Jennings adds that they are aware that resi could become too successful. The council runs its Connect Office project to offer serviced offices to SMEs and has bought land on Bold Lane for an office development to provide “next-level” space for its businesses and boost the office market. “We are doing something proactively,” he says.
Derby’s investment sites
The Assembly Rooms
After the fire in 2014, many in the city were pushing for restoration, but at a cost of £10m this was ruled out. The council is currently bidding for £8m from the Local Growth Fund to finance the demolition and preparation of the site to attract a developer. The government will announce the successful bidders in the Autumn Statement.

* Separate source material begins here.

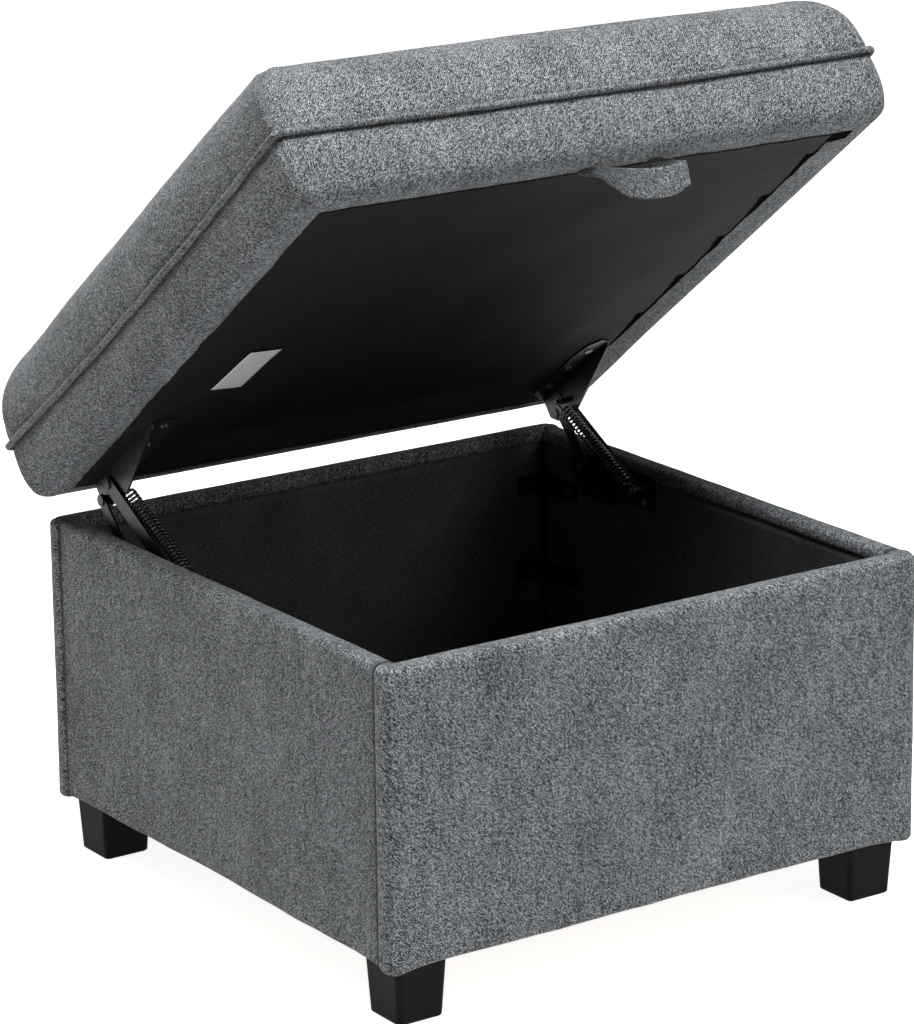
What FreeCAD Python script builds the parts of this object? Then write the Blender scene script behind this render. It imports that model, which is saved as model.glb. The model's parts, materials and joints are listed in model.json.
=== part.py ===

There are two options: a concert or comedy venue at a cost of around £20m or theatre and musical venue at a cost of £50m. The Midland Engine Pitchbook values the total scheme at £115m.
Becketwell
Set in three acres, Becketwell has a long history of failure and was earmarked for regeneration as far back as 1992. Westfield owned the former Debenhams building from 2007, which fronts the site, and refused to sell to any major retailer. Intu took possession in 2014 and is currently selling to the council to form an integrated package of potential retail, leisure and resi. It is valued in the Midlands Engine Pitchbook at £50m.
Middleton House
This 35,693 sq ft former council education and social services office is currently empty. “This is a fantastic location in the heart of the medieval part of the city. It has a Grade II listed front and needs a discerning investor to turn its attributes into real value,” says the Pitchbook. It is on the market and valued at £25m.
Riverlights Two
This 150,000 sq ft of land at the back of leisure development Riverlights is close to intu Derby and fronts the river. There is still discussion on whether some of the site will be used for an expansion of the bus station but it is earmarked for resi, office and leisure. The Pitchbook value is £20m.
Cushman & Wakefield is the agent on all the sites.